Il est dit dans le film que le christianisme ne peut pas prendre au Japon car il s'agit d'un pays marécageux où rien ne peut pousser et si Scorsese travaille la texture de ses images avec ces plongées divines sur l'eau ou l'herbe balayées par le vent, ce n'est jamais pour sublimer la nature mais pour en épouser le caractère imposant. Des grottes hantées sur les plages de sable noir jusqu'à la marée crucifiant inlassablement les victimes de la persécution, Silence propose un voyage au cœur des ténèbres, avec le Père Ferreira (Liam Neeson) en lieu et place de Kurtz, et donc en réalité un séjour introspectif dont le paysage n'est autre que l'illustration. Chaque fois qu'intervient le doute, arrive la brume. Dès le tout premier plan, le film est très beau - ça reste un film avec une photographie de Rodrigo Prieto (Alexandre) et des décors de Dante Ferreti (de Pasolini à Fellini jusqu'aux plus grandes fresques de Scorsese) - mais marque effectivement le retour de Scorsese à un style de film plus austère que ses derniers. Par sa durée et par son Scope, l'ouvrage témoigne d'une indéniable ampleur mais ce n'est pas 2h41 de vistas incroyables, aussi esthétiques que peuvent être les cruelles scènes de torture, c'est 2h41 de Jésuites enfermés qui ne font pas grand chose à part se poser des questions sur la conduite à adopter et à parler à un Dieu qui reste muet. Silence est une épopée intime. Le deuxième acte, sans doute le plus répétitif, peut paraître long mais cette prise de temps est nécessaire pour montrer le supplice, celui vécu par les chrétiens japonais mais aussi celui de Rodrigues (Andrew Garfield), dans son exhaustivité. Malgré cela, la démarche n'est jamais complaisante. Silence c'est l'anti-La Passion du Christ. Zéro emphase, zéro musique. Rien que le silence.
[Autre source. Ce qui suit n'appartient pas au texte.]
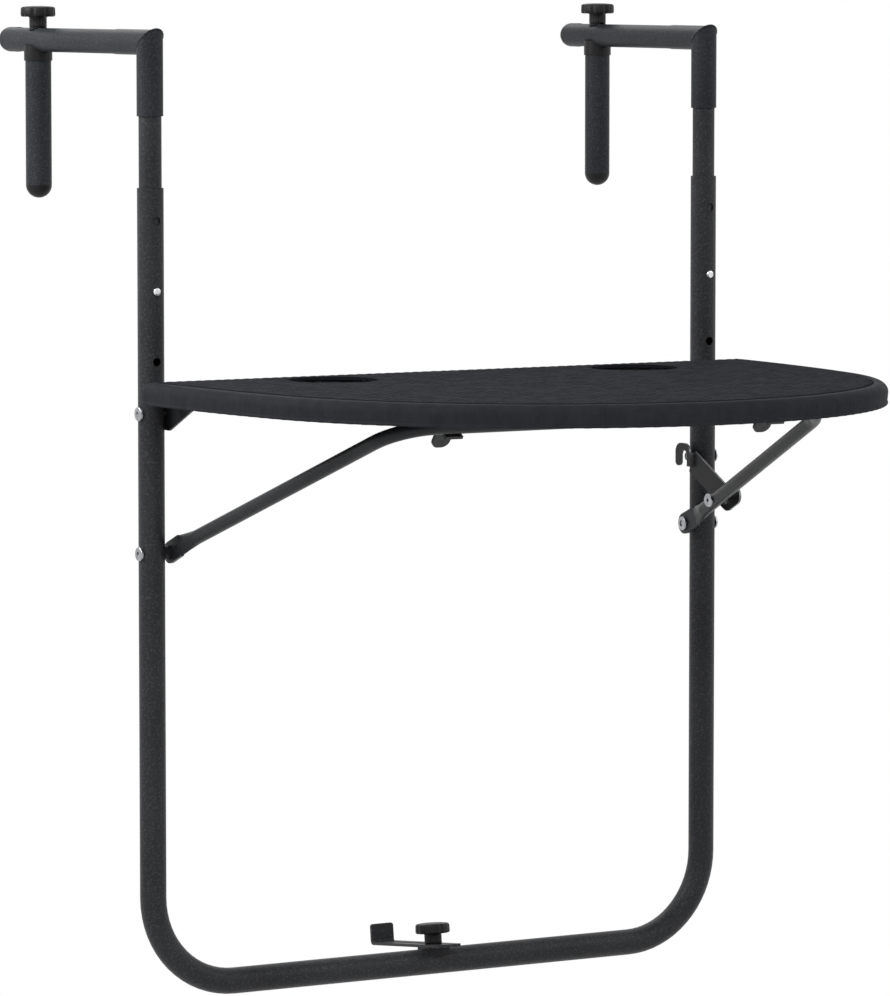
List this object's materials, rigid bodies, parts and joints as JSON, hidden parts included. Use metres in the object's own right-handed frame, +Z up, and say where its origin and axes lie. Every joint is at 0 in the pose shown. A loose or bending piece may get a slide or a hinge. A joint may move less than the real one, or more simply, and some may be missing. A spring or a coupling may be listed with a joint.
{
  "type": "balcony railing bar table",
  "caption": "Folding bar table that hangs on a balcony railing by clamping hooks, with a rounded rattan-look top, folding brace, latch and adjustable bottom spacer.",
  "frame": {"origin": "midway between the two hooks, in the plane of the upright axes, at the height of the arms' undersides, which rest on the railing", "axes": "+X to the right for a person sitting at the table, -Y towards that person, +Y over the railing, +Z up"},
  "size_m": [0.597, 0.6983, 0.8246],
  "materials": {
    "powder_steel": "fine textured powder coat",
    "zinc": "zinc plated",
    "black_plastic": "matte",
    "woven_plastic": "moulded rattan weave"
  },
  "bodies": {
    "frame": {"u_frame": "powder_steel", "table_hinge_bolts": "zinc", "table_hinge_nuts": "zinc", "brace_bolts": "zinc", "brace_nuts": "zinc", "brace_spacers": "black_plastic", "latch_pin": "zinc", "spacer_saddle": "black_plastic", "spacer_rivet_nut": "zinc"},
    "table": {"table_top": "woven_plastic", "left_hinge_bracket": "powder_steel", "right_hinge_bracket": "powder_steel", "left_catch": "powder_steel", "right_catch": "powder_steel", "bracket_screws": "zinc", "catch_screws": "zinc"},
    "brace": {"brace": "powder_steel", "latch_rivet": "zinc", "latch_washer": "zinc"},
    "latch": {"latch_plate": "powder_steel"},
    "spacer": {"spacer_strip": "powder_steel"},
    "spacer_clamp": {"spacer_knob": "black_plastic", "spacer_screw": "zinc"},
    "left_hook": {"left_hook_arm": "powder_steel", "left_inner_tube": "powder_steel", "left_arm_end_cap": "black_plastic", "left_snap_spring": "zinc"},
    "left_button": {"left_snap_button": "zinc"},
    "left_jaw": {"left_jaw_tube": "powder_steel", "left_jaw_saddle": "black_plastic", "left_jaw_nut": "zinc", "left_jaw_end_cap": "black_plastic"},
    "left_clamp": {"left_clamp_knob": "black_plastic", "left_clamp_screw": "zinc"},
    "right_hook": {"right_hook_arm": "powder_steel", "right_inner_tube": "powder_steel", "right_arm_end_cap": "black_plastic", "right_snap_spring": "zinc"},
    "right_button": {"right_snap_button": "zinc"},
    "right_jaw": {"right_jaw_tube": "powder_steel", "right_jaw_saddle": "black_plastic", "right_jaw_nut": "zinc", "right_jaw_end_cap": "black_plastic"},
    "right_clamp": {"right_clamp_knob": "black_plastic", "right_clamp_screw": "zinc"}
  },
  "joints": [
    {"name": "table_fold", "type": "hinge", "parent": "frame", "child": "table", "pos_m": [0, 0, -0.295], "axis": [1, 0, 0], "range_deg": [0, 86]},
    {"name": "brace_fold", "type": "hinge", "parent": "frame", "child": "brace", "pos_m": [0, 0, -0.411], "axis": [1, 0, 0], "range_deg": [0, 108]},
    {"name": "latch_swing", "type": "hinge", "parent": "brace", "child": "latch", "pos_m": [0.2563, -0.062, -0.38534], "axis": [1, 0, 0], "range_deg": [0, 154]},
    {"name": "spacer_slide", "type": "slide", "parent": "frame", "child": "spacer", "axis": [0, 0.9936, -0.1132], "range_m": [-0.066, 0.006]},
    {"name": "spacer_knob_turn", "type": "hinge", "parent": "frame", "child": "spacer_clamp", "pos_m": [0, 0, -0.7745], "axis": [0, 0.1132, 0.9936], "continuous": true},
    {"name": "left_hook_height", "type": "slide", "parent": "frame", "child": "left_hook", "axis": [0, 0, 1], "range_m": [-0.058, 0.058], "deforming": ["left_snap_spring", "left_snap_button"]},
    {"name": "left_button_press", "type": "slide", "parent": "left_hook", "child": "left_button", "axis": [0, 1, 0], "range_m": [0, 0.004], "stiffness_N_per_m": 2500, "deforming": ["left_snap_spring"]},
    {"name": "left_jaw_slide", "type": "slide", "parent": "left_hook", "child": "left_jaw", "axis": [-0.0427, 0.9991, 0], "range_m": [-0.13, 0.03]},
    {"name": "left_knob_turn", "type": "hinge", "parent": "left_jaw", "child": "left_clamp", "pos_m": [-0.27991, 0.18483, 0], "axis": [0, 0, 1], "continuous": true},
    {"name": "right_hook_height", "type": "slide", "parent": "frame", "child": "right_hook", "axis": [0, 0, 1], "range_m": [-0.058, 0.058], "deforming": ["right_snap_spring", "right_snap_button"]},
    {"name": "right_button_press", "type": "slide", "parent": "right_hook", "child": "right_button", "axis": [0, 1, 0], "range_m": [0, 0.004], "stiffness_N_per_m": 2500, "deforming": ["right_snap_spring"]},
    {"name": "right_jaw_slide", "type": "slide", "parent": "right_hook", "child": "right_jaw", "axis": [0.0427, 0.9991, 0], "range_m": [-0.13, 0.03]},
    {"name": "right_knob_turn", "type": "hinge", "parent": "right_jaw", "child": "right_clamp", "pos_m": [0.27991, 0.18483, 0], "axis": [0, 0, 1], "continuous": true}
  ],
  "couplings": [
    {"joint": "brace_fold", "follows": "table_fold", "ratio": 1.2498},
    {"joint": "latch_swing", "follows": "table_fold", "ratio": 1.78}
  ]
}
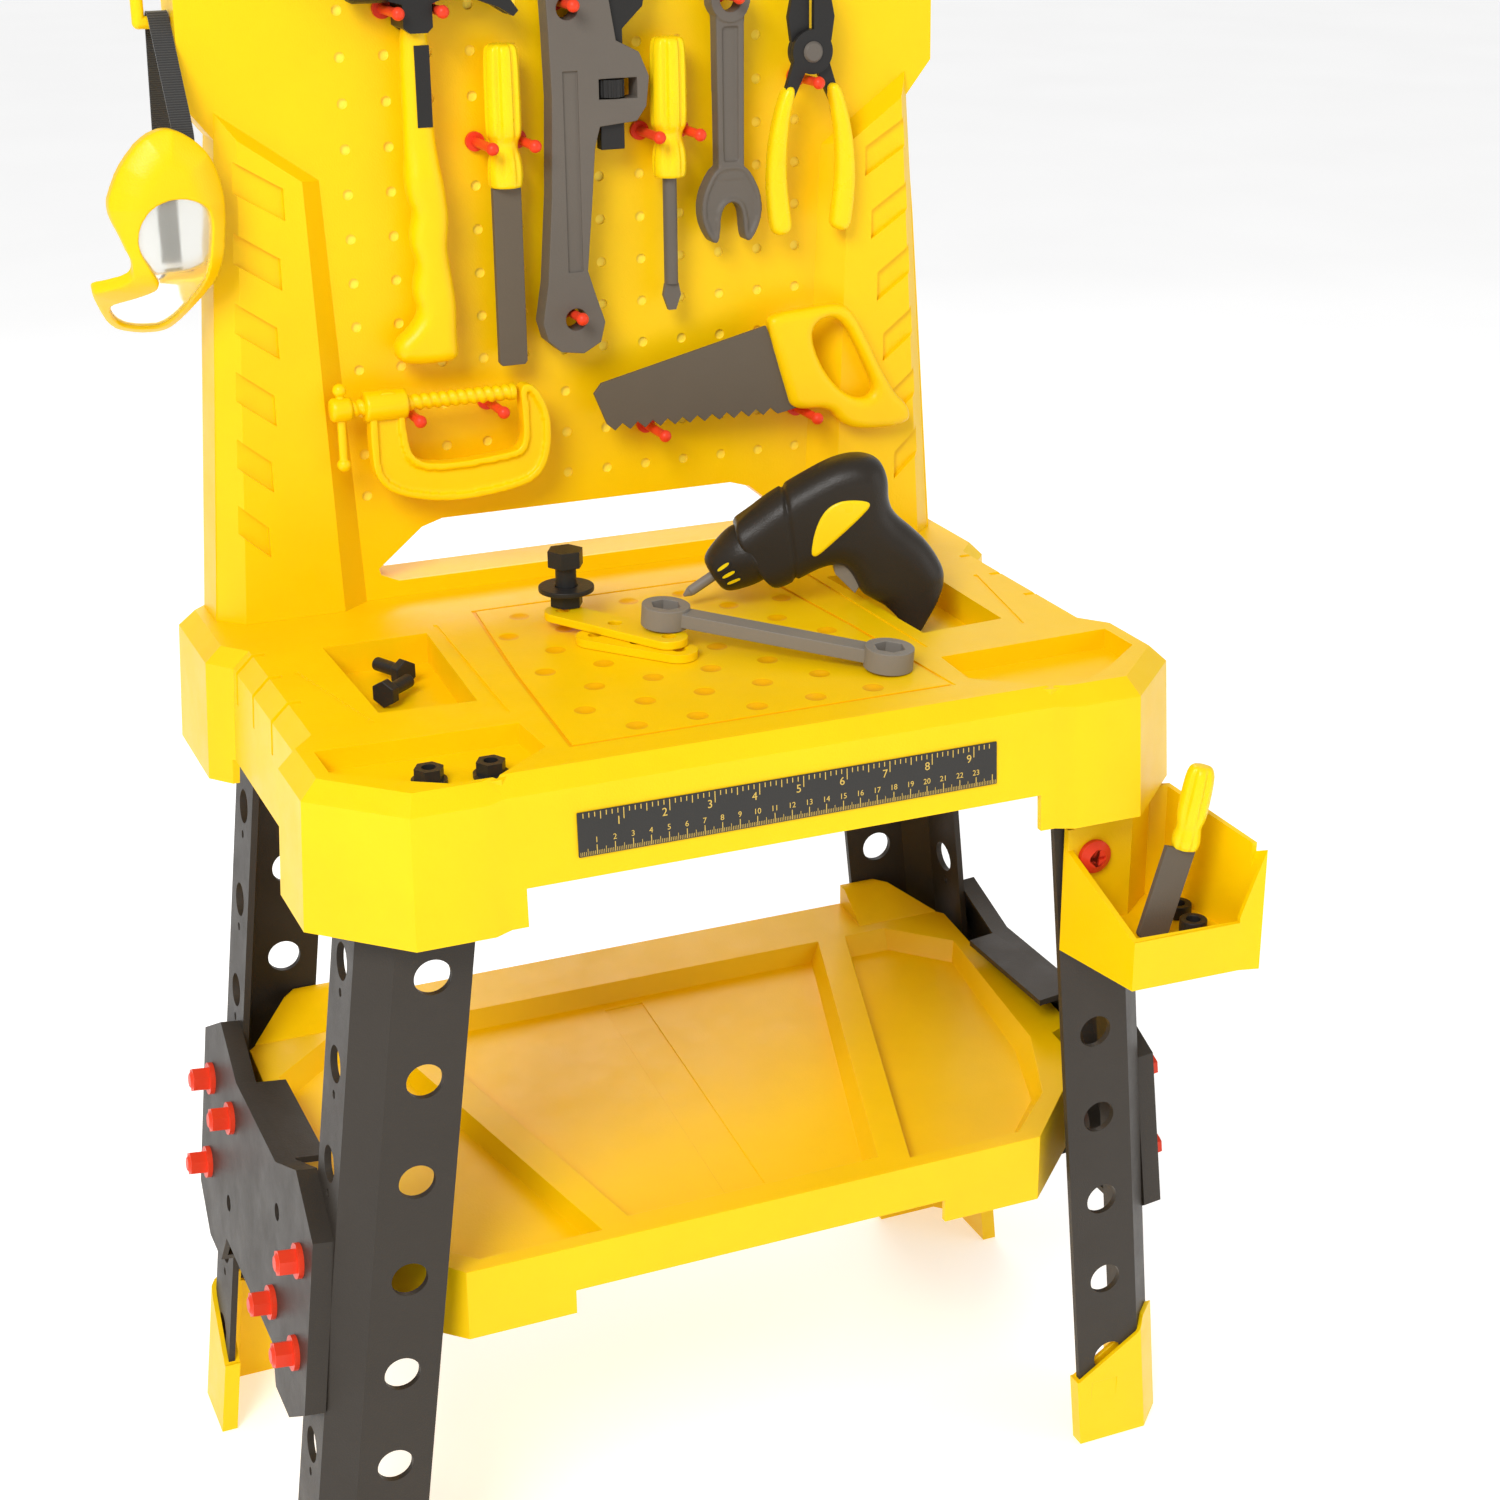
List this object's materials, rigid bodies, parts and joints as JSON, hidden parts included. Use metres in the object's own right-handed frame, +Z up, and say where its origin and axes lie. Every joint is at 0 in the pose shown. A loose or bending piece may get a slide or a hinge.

Un silence qui est donc celui de Dieu, muet face aux questions du dévot, mais également celui dudit dévot, lorsqu'il comprend enfin que la foi ne dépend pas d'icônes ou de totems. Peut-être encore plus que dans l'arc du personnage principal, ce propos se retrouve symbolisé par le sublime personnage de Kichijiro (Yōsuke Kubozuka), de prime abord un lâche alors qu'il s'agit peut-être de celui qui a tout compris, caractérisant à lui seul la particularité à la fois charitable et hypocrite de la notion de confession et de pardon propre au catholicisme. Avant Rodrigues, Kichijiro a compris qu'il fallait abandonner son orgueil, un péché capital après tout. Le plan-clé du film est celui où Rodrigues voit le visage de Jésus dans son propre reflet narcissique et éclate de rire. S'il se voit un temps en martyr similaire, ce n'est que plus tard qu'il comprend que la foi est quelque chose d'intérieur. Elle est en lui. Dès le départ, Scorsese évoque la question du point de vue, dans l'écriture triplant la voix off comme dans ses films de gangsters ou dans la mise en scène brisant délibérément la faute des 30 degrés dans un raccord lors d'un champ-contre-champ entre trois personnages pour passer du point de vue de Rodrigues à celui de Garupe (Adam Driver). Tout au long du film, ces points de vue vont se confronter, sur l'attitude à adopter, sur les préceptes à enseigner, pour être un bon chrétien. Ainsi s'exprime le point de vue de Scorsese, remettant en question la religion en ne limitant pas la spiritualité aux normes imposés par l'Église. Et si la foi se vit en silence, cela signifie aussi qu'elle se vit sans prosélytisme. Au départ, le film ne paraît pas souhaiter évoquer le péché originel des chrétiens partis convertir une autre culture à leur croyance mais au fur et à mesure, les japonais ne sont plus diabolisés mais justifiés. Le film renvoie face à face le colonialisme européen et l'inquisition japonaise et le constat est le même dans un sens comme dans l'autre, résidant dans le dicton local cité dans le film : "Les montagnes et les rivières peuvent être bougées mais pas la nature de l'Homme". On peut essayer de convertir un peuple et on peut essayer de pousser un croyant à renier sa foi mais l'entreprise est vouée à l'échec. Bien qu'il ne se livre pas facilement, Silence se révèle d'une densité et d'une beauté humaine des plus puissantes.